▸ WHAT IS BEING ASKED: Search the material for the string "from" and copy each line where it occurs.

▸ DATA LISTING:
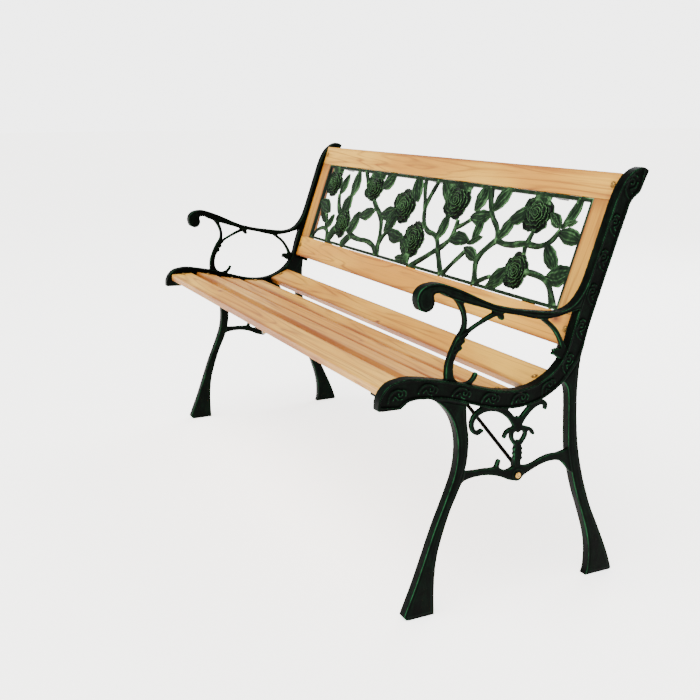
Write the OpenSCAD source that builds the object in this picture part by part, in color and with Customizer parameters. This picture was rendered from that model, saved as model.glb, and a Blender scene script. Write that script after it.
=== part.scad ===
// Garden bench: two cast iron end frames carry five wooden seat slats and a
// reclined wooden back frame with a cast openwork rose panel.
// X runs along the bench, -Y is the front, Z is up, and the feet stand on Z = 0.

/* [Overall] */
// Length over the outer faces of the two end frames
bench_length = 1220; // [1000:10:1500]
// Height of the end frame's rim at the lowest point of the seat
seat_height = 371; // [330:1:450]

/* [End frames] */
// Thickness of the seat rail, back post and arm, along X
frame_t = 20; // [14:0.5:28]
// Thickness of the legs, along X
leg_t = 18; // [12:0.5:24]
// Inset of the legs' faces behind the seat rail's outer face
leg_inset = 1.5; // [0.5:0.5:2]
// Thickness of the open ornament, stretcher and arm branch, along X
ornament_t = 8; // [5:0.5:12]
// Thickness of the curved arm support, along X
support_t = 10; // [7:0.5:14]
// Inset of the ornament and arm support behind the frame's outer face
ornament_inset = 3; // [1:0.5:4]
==
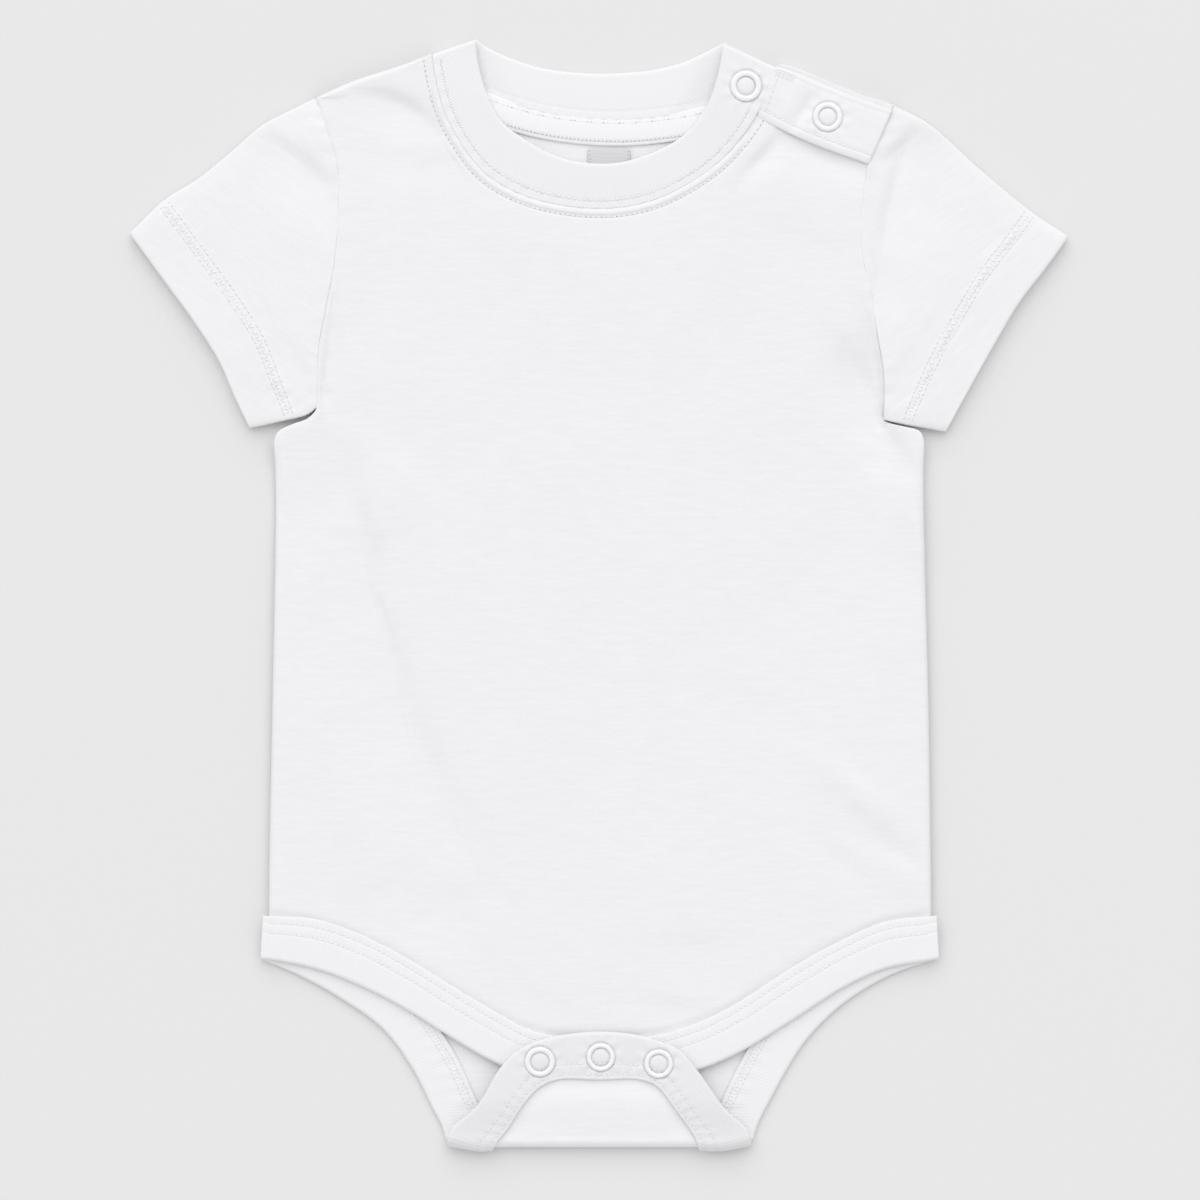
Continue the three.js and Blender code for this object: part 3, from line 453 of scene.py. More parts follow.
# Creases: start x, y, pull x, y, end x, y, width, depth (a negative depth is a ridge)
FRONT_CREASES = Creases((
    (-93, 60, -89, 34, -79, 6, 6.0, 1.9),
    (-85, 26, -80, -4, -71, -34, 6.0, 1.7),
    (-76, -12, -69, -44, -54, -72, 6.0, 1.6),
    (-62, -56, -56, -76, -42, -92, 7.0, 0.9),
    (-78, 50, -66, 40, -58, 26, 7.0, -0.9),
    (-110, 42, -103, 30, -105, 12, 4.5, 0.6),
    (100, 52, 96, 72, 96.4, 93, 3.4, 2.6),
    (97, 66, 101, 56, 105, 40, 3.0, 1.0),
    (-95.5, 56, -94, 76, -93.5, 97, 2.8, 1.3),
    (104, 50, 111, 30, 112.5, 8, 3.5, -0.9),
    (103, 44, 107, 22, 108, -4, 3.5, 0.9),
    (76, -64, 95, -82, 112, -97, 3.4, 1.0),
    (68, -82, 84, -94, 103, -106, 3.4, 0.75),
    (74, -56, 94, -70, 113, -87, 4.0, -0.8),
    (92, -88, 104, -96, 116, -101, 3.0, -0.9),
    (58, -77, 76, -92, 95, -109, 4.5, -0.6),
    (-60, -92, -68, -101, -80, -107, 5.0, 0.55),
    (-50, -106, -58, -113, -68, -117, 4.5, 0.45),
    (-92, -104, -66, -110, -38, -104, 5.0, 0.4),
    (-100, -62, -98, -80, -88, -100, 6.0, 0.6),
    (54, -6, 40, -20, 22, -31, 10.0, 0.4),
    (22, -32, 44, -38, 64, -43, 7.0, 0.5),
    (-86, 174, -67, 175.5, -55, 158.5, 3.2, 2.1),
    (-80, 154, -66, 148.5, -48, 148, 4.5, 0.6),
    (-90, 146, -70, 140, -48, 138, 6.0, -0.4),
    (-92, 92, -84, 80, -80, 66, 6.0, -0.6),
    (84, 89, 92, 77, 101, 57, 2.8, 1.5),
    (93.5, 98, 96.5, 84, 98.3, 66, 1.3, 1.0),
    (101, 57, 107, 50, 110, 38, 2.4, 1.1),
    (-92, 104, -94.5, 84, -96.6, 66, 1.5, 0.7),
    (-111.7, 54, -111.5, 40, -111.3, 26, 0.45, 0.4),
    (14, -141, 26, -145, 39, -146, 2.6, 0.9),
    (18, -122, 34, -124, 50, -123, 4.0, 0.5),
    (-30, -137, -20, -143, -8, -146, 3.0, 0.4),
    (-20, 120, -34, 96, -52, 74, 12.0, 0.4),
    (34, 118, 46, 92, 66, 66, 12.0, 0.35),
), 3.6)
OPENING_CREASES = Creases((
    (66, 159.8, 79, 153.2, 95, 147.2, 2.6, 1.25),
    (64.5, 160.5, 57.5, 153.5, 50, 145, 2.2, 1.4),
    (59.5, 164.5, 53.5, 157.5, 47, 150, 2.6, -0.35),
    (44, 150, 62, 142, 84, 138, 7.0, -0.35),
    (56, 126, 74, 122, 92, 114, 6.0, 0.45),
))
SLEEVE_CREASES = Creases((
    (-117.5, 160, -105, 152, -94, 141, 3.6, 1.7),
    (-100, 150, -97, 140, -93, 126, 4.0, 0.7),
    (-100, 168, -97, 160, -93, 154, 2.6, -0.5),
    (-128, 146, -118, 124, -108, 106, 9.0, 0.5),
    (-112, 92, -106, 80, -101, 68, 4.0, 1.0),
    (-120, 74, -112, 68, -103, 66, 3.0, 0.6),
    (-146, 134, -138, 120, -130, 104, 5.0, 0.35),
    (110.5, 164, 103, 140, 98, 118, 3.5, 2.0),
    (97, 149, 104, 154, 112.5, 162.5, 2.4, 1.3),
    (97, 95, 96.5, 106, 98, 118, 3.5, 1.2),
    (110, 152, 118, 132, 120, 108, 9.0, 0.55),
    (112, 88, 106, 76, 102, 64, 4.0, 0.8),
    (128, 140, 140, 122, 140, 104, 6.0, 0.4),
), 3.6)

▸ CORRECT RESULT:
Write the OpenSCAD source that builds the object in this picture part by part, in color and with Customizer parameters. This picture was rendered from that model, saved as model.glb, and a Blender scene script. Write that script after it.
Continue the three.js and Blender code for this object: part 3, from line 453 of scene.py. More parts follow.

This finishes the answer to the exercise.